While I was ripping off ancient Rome for Warlordocracy, Brigand: Oaxaca was filled with names such as Ballistic, Fingers, Bones, etc. -- just words you could find in a dictionary. Initially I was naming too many characters after animals, so I had to stop myself and find other simple words. Do the technique that parents in Thailand do when giving their kids a nickname, flip through a dictionary and choose a random word, then think about if it would sound good as a name.

I also took a lot of native American names from history books for Brigand: Noise of Running Feet (used in the game) was a child messenger of Chief Joseph, known by his indigenous name Thunder Rolling Over Mountain (Mountain Thunder runs the first store in the game). I've been envious of native American names my whole life and ended up stealing one for the name of my business. The bottom line is to distinguish different cultures by using different naming styles.

Chief Joseph, or Thunder Rolling Over Mountain

As for location names, you mash together two words from the dictionary. This works great for towns (Lockdell, Frostgate) and tavern/bar names (Rusty Nail Saloon, Hag's Head). You could also just name locations like people and throw together some random sounds.

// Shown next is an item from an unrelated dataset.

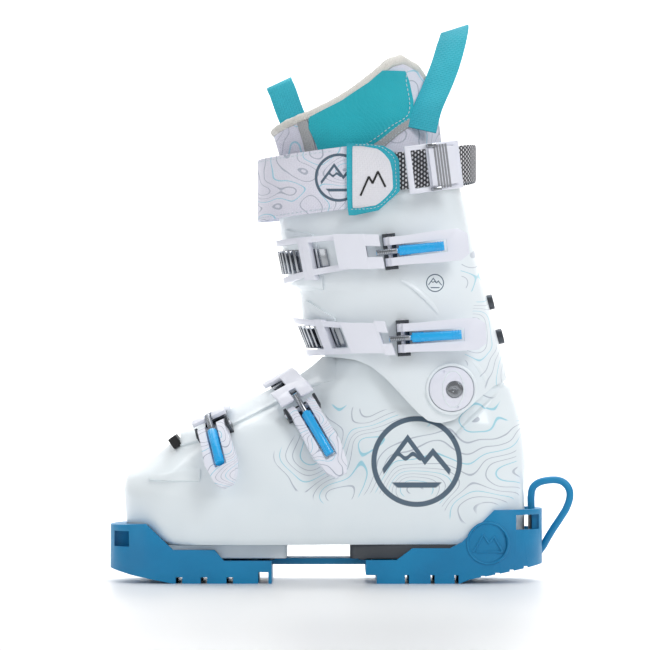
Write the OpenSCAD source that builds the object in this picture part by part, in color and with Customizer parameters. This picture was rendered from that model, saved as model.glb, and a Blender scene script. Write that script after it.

I had to change a few names in Warlordocracy after learning that other campaign settings were using them. This isn't inherently a problem, but I want consumers to remember unique names from this particular setting, and I don't want Google searches to get confused. What was once Lurkwood became Tuskwood, as Lurkwood was a forest in the Forgotten Relams that I may have subconsciously absorbed as a kid playing Baldur's Gate. Tuskwood is unfortunately a kind of wood material in the Star Wars universe, but I refuse to change anything because of that shitty franchise. It might help to Google a really good name you created to see if other major franchises are using it. If they are, not a huge problem, but consider the above reasons for changing it.